Now CEOs have shorter tenures than they used to, and the notion of the imperial CEO is no longer accepted by most directors. They want a much higher level of accountability and a much higher level of transparency. And the CEO who doesn’t realize that has probably made a bad career decision.
With these shorter tenures, how can CEOs deal with the inherent pressures that go along with them?
I believe that being a CEO is a lonely existence, so I think CEOs need personal coaches — preferably somebody who’s been a CEO — to help with overall strategic thinking and also somebody just to talk with about company matters. A CEO really can’t talk openly to anybody else in the company.
If being a CEO is increasingly lonely, how should CEOs sort of seek and maintain connections with family and friends, especially when they’re so busy?
Families are very important, so CEOs should carefully protect their family time. It’s easy to say, “Oh, I cannot possibly get home on most business days until 10 p.m.” The demands on the time of most CEOs are so great that they easily do that. But I insisted on getting home to eat dinner with my wife and children at 7:00 p.m. and to share two or three hours of quality time.
Family time is critical. If 10 years later your kids are grown up and you haven’t really spent much time with them, there is no way to recapture those years. Moreover, family dinners were healthy mental breaks for me. There were many times when I was struggling with a difficult problem, stopped thinking about it for three hours at dinner, and then suddenly the answer would hit me.

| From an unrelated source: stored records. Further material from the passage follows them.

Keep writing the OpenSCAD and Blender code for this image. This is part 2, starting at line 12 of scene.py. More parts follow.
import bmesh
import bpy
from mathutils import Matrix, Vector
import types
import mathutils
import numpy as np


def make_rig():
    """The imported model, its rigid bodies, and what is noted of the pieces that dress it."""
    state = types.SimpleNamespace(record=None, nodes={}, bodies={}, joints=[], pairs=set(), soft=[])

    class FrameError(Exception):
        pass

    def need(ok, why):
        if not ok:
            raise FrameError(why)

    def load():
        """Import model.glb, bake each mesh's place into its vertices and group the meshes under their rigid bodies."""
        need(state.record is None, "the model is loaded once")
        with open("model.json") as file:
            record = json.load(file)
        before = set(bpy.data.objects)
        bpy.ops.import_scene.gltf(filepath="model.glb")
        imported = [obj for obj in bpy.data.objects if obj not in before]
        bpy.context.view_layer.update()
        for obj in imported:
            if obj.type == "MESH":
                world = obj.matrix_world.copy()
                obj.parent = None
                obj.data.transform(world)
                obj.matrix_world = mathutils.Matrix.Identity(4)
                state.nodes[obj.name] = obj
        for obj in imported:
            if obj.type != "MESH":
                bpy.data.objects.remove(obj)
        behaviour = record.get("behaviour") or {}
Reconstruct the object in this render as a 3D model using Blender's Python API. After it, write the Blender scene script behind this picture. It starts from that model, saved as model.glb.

So what should — and shouldn’t — executives do when they get home?
You don’t want to come in the door, and then immediately receive phone calls or answer your email. Before I walk in the door, I will literally sit in my car and finish all my emails and all my phone calls; I won’t walk in the door until I’m out of work mode.
If you come home for dinner, and immediately get a phone call or start checking your email, then you really undermine the notion of “quality family time.” In the end, you will retire from your business, but your family is forever.